実際のところ、物質を自律的な永遠の存在をもつ積極的原理と考えている点を、グノーシスの中心思想とみなすことができる。その存在は暗闇の存在であり(それは光の不在ではなく、その不在によって露わとなる怪物的な執政官たちであろう)、悪の存在である(それは善の不在ではなく、創造行為であろう)。物質についてのこの考え方は、古代ギリシア精神の原理そのものと完全に相いれないものであった。

たしかに、イデアをもって、人に見えている世界をまやかしと考えるプラトンに代表されるように、グノーシスの物質を永遠の存在と捉える見方はギリシアの哲学とは相容れないだろう。

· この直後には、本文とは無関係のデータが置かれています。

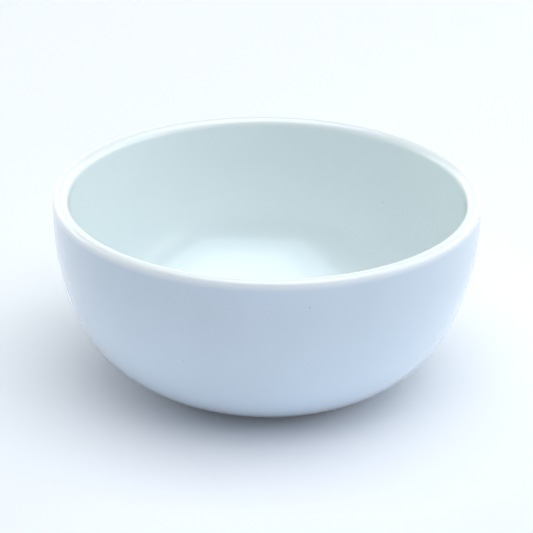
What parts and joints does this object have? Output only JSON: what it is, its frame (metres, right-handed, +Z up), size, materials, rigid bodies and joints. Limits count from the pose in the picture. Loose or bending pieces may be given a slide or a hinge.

だから、当然、ギリシアやその後のキリスト教の思想においては、暗闇や悪が排除される対象であった。

しかし、暗闇や悪を、光や善のネガとしてそれらに従属させてしまうのではなく、それらが人間から隠してしまっている、まったく別の価値を有する存在として認めること。そこにグノーシスを通じて獲得したバタイユの思想がある。
日常的なものの裂け目から湧きだしてくる、排除され、去勢された物質的なもの、動物的なものに目を向ける必要を迫るバタイユの姿勢は、ティモシー・モートンのダークエコロジーなどにはるかに先行するものだろう。

だからこそ、僕はバタイユに強く惹かれるし、いまこそバタイユを読むべきだと思っている。何から読めばよいか迷ったら、それこそ小品の集まりである、この『ドキュマン』は読みやすくておすすめだ。ぜひ手にとっていただきたい。